— START OF Data shown —

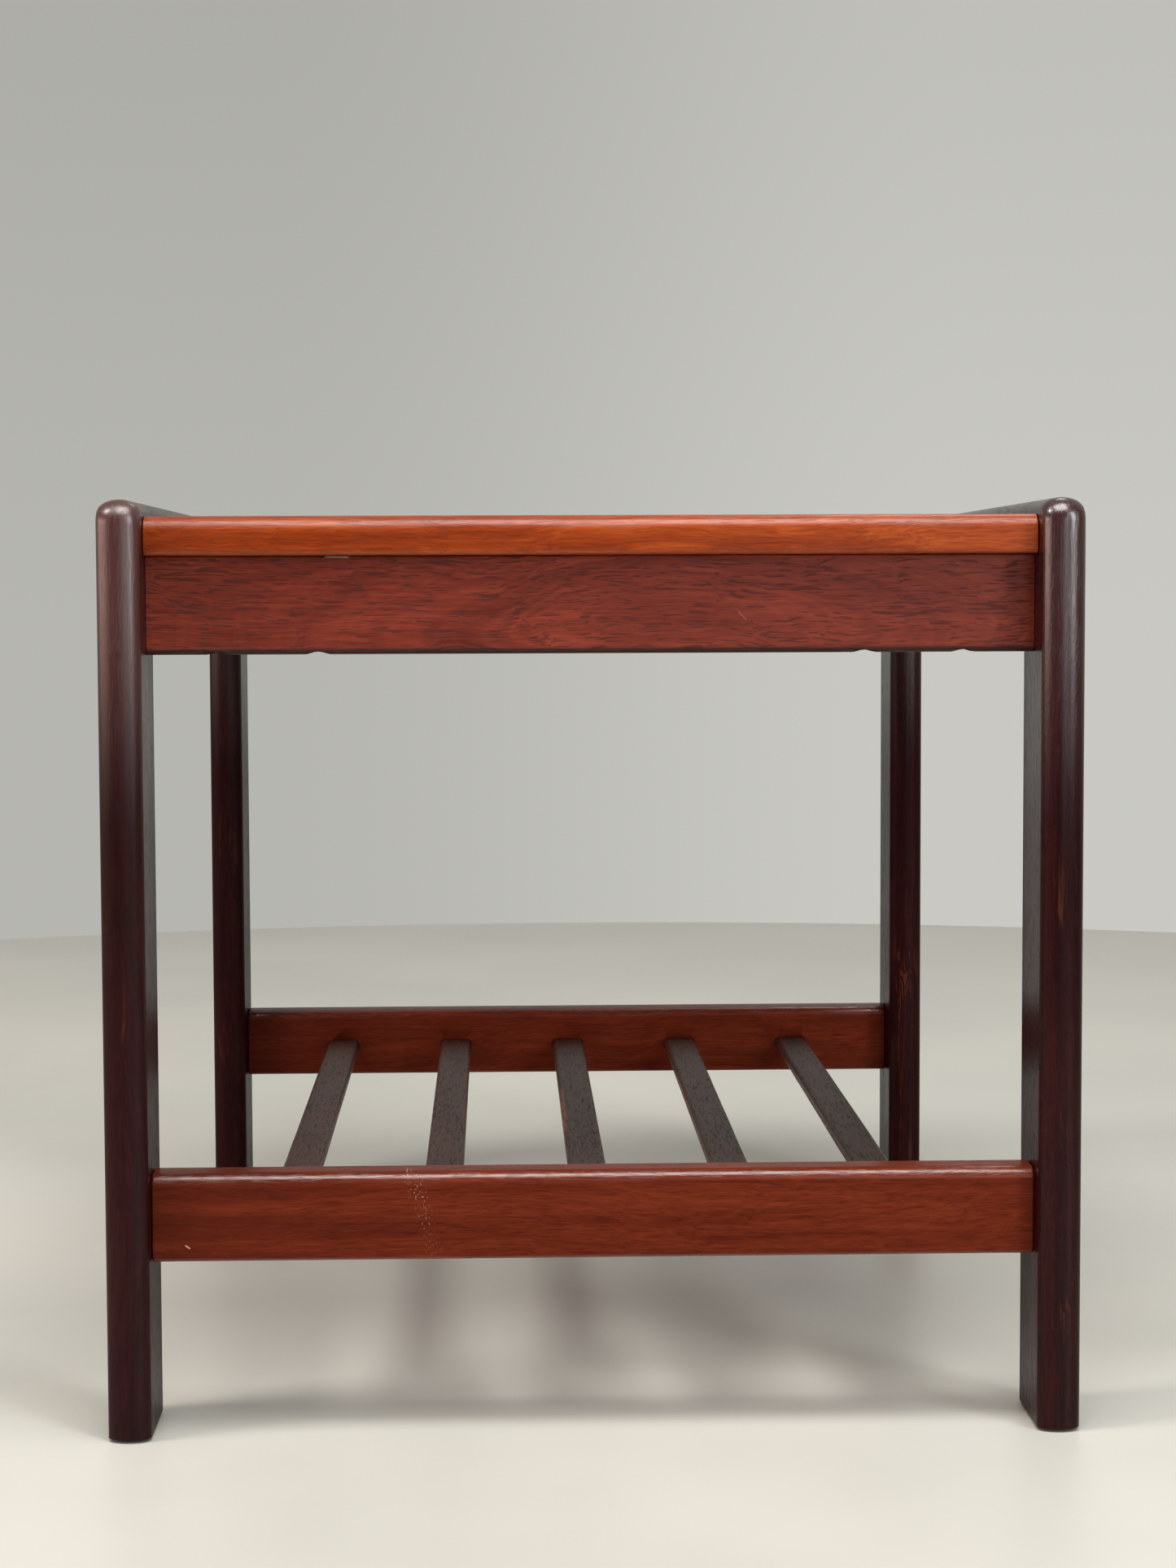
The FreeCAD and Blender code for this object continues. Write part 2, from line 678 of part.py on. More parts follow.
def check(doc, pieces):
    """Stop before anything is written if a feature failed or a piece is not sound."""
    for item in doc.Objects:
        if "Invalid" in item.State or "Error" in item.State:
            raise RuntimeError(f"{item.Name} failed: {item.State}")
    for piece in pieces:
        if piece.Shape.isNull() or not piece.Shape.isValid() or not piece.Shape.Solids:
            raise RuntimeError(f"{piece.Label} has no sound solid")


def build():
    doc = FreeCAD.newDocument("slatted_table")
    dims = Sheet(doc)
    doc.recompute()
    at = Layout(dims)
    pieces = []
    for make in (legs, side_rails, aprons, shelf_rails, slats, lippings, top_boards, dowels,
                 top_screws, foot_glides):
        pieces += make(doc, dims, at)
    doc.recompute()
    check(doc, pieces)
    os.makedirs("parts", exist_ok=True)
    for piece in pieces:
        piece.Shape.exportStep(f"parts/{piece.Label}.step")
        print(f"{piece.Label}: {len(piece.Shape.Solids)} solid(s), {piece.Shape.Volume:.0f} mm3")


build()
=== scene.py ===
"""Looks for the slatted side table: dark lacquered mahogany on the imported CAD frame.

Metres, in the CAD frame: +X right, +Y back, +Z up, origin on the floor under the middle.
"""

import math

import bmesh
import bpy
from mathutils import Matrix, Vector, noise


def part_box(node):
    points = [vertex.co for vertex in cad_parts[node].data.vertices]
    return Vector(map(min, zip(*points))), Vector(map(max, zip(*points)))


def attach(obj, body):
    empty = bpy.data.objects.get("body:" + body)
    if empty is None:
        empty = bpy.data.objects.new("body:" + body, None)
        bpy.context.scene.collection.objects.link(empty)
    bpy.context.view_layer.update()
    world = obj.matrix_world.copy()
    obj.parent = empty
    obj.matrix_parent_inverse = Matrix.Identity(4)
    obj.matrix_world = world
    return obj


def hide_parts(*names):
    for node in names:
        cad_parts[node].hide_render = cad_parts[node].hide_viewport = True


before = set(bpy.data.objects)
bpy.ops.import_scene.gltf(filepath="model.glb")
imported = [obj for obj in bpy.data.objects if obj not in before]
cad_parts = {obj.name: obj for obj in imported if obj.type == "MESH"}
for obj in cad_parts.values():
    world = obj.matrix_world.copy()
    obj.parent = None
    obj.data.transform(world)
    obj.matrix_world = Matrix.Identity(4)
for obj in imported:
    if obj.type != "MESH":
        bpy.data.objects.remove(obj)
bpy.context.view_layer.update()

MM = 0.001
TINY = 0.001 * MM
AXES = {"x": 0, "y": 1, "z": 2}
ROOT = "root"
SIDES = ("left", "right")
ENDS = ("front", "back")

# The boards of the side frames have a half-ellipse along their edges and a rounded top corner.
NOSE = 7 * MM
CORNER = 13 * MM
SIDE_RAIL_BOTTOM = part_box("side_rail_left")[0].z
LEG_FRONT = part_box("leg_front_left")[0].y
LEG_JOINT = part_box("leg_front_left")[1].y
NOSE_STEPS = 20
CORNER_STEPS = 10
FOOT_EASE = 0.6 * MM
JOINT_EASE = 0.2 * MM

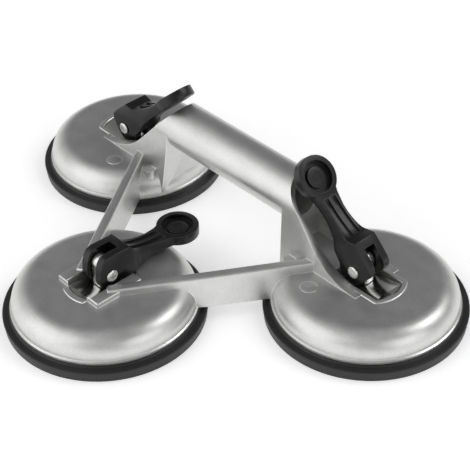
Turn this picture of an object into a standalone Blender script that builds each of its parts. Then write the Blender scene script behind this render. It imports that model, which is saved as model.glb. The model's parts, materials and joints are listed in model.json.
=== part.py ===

— END OF Data shown —

* **Set problem**: Using the data above, extract exactly the lines from the one that holds "pieces = []" to the one that holds "if empty is", both ends included, and no others.

* **Output of the task**:
    pieces = []
    for make in (legs, side_rails, aprons, shelf_rails, slats, lippings, top_boards, dowels,
                 top_screws, foot_glides):
        pieces += make(doc, dims, at)
    doc.recompute()
    check(doc, pieces)
    os.makedirs("parts", exist_ok=True)
    for piece in pieces:
        piece.Shape.exportStep(f"parts/{piece.Label}.step")
        print(f"{piece.Label}: {len(piece.Shape.Solids)} solid(s), {piece.Shape.Volume:.0f} mm3")


build()
=== scene.py ===
"""Looks for the slatted side table: dark lacquered mahogany on the imported CAD frame.

Metres, in the CAD frame: +X right, +Y back, +Z up, origin on the floor under the middle.
"""

import math

import bmesh
import bpy
from mathutils import Matrix, Vector, noise


def part_box(node):
    points = [vertex.co for vertex in cad_parts[node].data.vertices]
    return Vector(map(min, zip(*points))), Vector(map(max, zip(*points)))


def attach(obj, body):
    empty = bpy.data.objects.get("body:" + body)
    if empty is None:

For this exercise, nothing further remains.